## Short task
What is wanted is an exact restatement of the lines from the one with "base_casting(paint, root)" through the one with "import math", both included, and of no other lines.

━━━

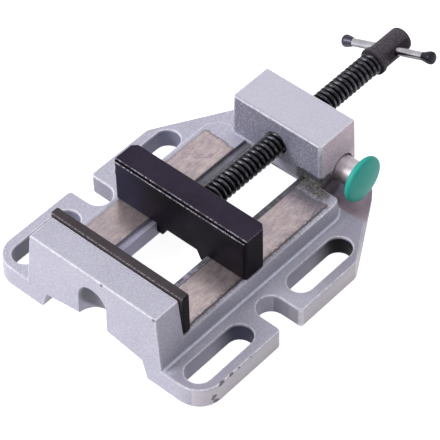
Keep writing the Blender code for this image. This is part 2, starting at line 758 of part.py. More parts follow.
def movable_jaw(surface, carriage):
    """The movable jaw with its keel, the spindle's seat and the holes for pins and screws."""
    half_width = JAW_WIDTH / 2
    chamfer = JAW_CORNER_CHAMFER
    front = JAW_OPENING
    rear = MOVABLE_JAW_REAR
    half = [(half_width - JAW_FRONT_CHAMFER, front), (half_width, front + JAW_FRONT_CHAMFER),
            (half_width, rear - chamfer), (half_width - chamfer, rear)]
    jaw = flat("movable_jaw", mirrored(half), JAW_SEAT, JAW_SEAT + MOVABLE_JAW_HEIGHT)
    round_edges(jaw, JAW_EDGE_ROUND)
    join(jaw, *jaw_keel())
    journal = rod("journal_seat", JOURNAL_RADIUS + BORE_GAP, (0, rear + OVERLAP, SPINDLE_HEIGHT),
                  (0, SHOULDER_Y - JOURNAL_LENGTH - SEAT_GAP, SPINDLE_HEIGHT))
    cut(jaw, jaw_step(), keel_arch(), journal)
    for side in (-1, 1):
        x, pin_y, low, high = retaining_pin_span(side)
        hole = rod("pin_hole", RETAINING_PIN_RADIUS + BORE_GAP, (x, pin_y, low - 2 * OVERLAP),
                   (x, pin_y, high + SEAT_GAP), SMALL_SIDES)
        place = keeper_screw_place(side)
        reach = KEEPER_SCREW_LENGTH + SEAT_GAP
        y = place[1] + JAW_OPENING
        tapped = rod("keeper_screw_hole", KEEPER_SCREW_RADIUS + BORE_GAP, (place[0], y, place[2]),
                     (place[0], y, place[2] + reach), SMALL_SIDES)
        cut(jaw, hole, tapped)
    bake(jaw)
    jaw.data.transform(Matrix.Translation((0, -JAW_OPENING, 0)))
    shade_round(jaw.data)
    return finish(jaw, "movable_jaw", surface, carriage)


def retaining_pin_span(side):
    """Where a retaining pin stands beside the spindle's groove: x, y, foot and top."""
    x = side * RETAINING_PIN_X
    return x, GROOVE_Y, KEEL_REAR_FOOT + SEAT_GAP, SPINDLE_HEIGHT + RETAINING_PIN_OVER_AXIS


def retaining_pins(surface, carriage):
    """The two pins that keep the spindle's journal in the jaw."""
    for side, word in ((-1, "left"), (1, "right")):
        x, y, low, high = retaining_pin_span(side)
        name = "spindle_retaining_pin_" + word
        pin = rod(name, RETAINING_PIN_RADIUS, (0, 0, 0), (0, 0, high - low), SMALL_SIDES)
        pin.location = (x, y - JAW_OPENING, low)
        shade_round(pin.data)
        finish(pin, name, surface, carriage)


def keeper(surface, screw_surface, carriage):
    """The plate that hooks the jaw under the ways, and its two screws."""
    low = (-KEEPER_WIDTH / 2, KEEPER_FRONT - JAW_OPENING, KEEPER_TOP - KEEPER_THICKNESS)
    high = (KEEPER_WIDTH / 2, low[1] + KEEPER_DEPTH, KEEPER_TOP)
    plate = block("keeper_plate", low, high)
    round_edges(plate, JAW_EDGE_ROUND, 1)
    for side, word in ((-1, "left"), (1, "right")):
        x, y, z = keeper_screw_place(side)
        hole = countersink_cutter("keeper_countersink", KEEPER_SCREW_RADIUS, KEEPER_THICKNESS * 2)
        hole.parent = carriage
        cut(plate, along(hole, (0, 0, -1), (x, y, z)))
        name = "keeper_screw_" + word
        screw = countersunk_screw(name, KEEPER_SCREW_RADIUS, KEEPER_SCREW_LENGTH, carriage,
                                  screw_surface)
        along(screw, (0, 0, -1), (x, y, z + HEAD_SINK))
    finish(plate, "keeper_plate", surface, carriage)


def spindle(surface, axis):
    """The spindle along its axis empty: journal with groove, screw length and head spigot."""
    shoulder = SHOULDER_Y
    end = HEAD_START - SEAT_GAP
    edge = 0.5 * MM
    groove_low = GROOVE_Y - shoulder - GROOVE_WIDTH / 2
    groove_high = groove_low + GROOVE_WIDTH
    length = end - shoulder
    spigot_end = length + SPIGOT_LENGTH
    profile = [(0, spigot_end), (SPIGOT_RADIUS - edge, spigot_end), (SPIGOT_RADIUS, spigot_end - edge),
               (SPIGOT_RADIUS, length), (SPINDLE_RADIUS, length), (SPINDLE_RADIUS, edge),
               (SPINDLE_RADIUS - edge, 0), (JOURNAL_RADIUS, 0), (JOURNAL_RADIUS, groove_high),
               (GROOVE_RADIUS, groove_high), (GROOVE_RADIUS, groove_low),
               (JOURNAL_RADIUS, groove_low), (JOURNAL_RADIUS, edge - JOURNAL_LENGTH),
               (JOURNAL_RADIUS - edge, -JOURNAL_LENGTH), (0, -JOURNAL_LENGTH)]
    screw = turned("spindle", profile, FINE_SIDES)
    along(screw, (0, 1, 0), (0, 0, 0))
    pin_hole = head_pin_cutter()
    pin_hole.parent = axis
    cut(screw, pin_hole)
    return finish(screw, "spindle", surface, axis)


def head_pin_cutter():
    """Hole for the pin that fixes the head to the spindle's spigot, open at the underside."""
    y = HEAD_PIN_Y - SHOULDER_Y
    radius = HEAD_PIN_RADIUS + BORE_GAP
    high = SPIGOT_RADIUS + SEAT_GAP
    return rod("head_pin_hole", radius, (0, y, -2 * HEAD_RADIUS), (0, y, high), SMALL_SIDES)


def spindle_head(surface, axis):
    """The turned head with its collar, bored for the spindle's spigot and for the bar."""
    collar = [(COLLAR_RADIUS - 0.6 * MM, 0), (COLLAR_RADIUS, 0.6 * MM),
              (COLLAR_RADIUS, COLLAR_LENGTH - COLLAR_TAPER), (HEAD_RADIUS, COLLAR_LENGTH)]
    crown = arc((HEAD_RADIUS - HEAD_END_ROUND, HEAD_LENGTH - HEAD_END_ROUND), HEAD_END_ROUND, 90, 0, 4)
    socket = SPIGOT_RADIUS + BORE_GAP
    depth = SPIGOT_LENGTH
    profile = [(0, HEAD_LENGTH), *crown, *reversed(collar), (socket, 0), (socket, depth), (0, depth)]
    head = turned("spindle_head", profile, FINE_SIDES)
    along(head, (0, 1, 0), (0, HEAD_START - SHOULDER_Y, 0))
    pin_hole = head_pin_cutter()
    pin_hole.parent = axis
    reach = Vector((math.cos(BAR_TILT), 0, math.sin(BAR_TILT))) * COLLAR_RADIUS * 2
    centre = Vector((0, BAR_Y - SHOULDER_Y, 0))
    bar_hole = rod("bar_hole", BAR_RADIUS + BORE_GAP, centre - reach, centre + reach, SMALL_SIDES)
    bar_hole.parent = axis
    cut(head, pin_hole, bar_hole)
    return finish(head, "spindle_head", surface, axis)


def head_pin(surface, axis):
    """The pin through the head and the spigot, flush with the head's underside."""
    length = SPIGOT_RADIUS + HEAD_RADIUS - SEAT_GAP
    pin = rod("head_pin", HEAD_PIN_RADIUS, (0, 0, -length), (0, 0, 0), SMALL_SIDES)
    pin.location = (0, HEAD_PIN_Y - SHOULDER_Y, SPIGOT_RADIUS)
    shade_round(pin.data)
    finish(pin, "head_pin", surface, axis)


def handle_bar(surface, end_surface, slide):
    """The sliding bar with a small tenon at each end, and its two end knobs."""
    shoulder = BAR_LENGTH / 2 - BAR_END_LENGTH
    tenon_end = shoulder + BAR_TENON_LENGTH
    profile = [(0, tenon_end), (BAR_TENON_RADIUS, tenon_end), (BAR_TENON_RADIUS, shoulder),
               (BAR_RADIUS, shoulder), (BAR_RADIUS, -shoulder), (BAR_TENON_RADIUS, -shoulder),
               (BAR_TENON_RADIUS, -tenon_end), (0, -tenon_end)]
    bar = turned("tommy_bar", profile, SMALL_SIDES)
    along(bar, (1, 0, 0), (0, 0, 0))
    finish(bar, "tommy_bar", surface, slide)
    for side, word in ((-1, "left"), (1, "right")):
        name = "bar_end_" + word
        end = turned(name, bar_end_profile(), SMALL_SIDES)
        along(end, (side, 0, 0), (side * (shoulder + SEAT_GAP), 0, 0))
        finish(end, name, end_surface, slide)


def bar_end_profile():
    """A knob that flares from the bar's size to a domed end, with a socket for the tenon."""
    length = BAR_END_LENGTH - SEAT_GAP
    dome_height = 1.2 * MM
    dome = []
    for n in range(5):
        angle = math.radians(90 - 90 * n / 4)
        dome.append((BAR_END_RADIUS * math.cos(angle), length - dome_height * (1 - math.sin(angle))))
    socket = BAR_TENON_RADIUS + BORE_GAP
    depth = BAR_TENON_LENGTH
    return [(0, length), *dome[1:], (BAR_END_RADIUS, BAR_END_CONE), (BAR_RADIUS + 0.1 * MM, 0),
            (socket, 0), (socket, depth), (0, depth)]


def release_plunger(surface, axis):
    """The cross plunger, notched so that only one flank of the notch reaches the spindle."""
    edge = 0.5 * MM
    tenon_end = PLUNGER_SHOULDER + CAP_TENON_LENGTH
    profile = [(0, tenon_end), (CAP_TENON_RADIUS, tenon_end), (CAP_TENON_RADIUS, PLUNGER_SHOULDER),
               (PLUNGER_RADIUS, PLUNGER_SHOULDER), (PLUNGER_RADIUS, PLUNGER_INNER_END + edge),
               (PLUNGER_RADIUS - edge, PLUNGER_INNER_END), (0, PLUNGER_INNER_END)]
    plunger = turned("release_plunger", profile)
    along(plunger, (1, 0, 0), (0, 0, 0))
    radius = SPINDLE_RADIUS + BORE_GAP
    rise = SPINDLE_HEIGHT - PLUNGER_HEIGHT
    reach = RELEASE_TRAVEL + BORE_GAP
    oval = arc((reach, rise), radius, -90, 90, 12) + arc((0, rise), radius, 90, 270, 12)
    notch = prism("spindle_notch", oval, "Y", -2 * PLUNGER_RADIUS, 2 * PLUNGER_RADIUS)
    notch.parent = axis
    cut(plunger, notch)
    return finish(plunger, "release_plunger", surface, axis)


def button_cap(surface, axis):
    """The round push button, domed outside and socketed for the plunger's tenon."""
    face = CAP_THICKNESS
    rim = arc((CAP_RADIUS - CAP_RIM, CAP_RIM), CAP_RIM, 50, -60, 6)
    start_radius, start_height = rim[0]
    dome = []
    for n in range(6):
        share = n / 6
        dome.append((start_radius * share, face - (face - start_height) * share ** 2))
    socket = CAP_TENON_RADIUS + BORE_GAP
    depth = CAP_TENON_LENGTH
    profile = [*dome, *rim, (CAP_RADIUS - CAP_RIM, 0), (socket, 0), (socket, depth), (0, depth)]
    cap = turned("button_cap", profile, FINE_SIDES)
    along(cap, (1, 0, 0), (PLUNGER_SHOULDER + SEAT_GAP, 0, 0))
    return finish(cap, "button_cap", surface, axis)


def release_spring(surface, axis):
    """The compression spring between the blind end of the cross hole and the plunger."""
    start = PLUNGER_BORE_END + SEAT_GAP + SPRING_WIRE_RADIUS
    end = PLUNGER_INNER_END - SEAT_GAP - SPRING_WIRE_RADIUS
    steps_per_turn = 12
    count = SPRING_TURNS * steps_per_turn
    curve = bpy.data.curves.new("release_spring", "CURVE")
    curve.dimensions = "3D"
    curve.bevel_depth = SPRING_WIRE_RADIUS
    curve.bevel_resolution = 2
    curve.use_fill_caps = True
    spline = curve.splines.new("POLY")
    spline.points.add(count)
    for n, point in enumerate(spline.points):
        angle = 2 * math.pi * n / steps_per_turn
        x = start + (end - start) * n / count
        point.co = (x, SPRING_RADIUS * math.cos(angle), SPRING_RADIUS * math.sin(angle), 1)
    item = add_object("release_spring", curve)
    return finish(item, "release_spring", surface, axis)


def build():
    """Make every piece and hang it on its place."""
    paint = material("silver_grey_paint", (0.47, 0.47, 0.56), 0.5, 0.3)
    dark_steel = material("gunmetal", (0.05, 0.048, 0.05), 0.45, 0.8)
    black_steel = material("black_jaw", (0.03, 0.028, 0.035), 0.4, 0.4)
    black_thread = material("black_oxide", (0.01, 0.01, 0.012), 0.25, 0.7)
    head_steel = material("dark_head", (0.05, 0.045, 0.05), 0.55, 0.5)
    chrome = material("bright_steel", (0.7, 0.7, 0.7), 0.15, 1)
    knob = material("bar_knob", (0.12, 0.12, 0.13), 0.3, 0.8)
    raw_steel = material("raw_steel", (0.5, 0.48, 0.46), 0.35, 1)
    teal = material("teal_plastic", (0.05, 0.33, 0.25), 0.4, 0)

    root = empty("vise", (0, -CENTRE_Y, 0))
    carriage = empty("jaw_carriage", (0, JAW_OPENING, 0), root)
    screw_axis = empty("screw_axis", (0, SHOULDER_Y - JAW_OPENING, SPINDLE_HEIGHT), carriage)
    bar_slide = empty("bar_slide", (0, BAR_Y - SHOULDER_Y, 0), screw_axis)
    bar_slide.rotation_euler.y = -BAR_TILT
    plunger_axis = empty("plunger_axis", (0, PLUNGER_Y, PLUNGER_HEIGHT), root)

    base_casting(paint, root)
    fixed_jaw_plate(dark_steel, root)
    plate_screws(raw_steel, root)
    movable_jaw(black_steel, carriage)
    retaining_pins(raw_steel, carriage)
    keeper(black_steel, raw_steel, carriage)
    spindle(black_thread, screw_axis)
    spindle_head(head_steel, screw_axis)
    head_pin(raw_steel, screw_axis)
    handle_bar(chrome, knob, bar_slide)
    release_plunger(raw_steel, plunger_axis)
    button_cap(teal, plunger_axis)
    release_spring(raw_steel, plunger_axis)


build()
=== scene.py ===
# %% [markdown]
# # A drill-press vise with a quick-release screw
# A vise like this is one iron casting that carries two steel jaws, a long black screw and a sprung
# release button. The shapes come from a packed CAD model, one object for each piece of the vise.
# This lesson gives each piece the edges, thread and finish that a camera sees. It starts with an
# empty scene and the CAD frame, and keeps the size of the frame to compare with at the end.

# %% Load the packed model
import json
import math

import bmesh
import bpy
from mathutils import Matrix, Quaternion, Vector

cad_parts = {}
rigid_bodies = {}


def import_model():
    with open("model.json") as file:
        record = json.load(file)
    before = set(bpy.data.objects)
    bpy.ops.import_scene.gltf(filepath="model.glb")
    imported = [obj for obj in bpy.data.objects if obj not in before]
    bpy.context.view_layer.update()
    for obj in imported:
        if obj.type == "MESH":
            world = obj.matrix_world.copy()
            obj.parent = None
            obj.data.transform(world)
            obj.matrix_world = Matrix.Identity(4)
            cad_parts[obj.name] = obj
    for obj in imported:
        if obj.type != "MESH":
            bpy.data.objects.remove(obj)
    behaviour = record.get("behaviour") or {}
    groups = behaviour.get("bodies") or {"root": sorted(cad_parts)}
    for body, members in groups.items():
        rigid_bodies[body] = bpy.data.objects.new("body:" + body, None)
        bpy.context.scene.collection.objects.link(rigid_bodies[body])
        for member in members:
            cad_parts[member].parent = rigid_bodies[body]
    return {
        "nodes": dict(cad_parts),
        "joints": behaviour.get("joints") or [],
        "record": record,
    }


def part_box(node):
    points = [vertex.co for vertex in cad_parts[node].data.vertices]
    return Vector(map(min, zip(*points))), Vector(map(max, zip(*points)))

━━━

## Worked solution
    base_casting(paint, root)
    fixed_jaw_plate(dark_steel, root)
    plate_screws(raw_steel, root)
    movable_jaw(black_steel, carriage)
    retaining_pins(raw_steel, carriage)
    keeper(black_steel, raw_steel, carriage)
    spindle(black_thread, screw_axis)
    spindle_head(head_steel, screw_axis)
    head_pin(raw_steel, screw_axis)
    handle_bar(chrome, knob, bar_slide)
    release_plunger(raw_steel, plunger_axis)
    button_cap(teal, plunger_axis)
    release_spring(raw_steel, plunger_axis)


build()
=== scene.py ===
# %% [markdown]
# # A drill-press vise with a quick-release screw
# A vise like this is one iron casting that carries two steel jaws, a long black screw and a sprung
# release button. The shapes come from a packed CAD model, one object for each piece of the vise.
# This lesson gives each piece the edges, thread and finish that a camera sees. It starts with an
# empty scene and the CAD frame, and keeps the size of the frame to compare with at the end.

# %% Load the packed model
import json
import math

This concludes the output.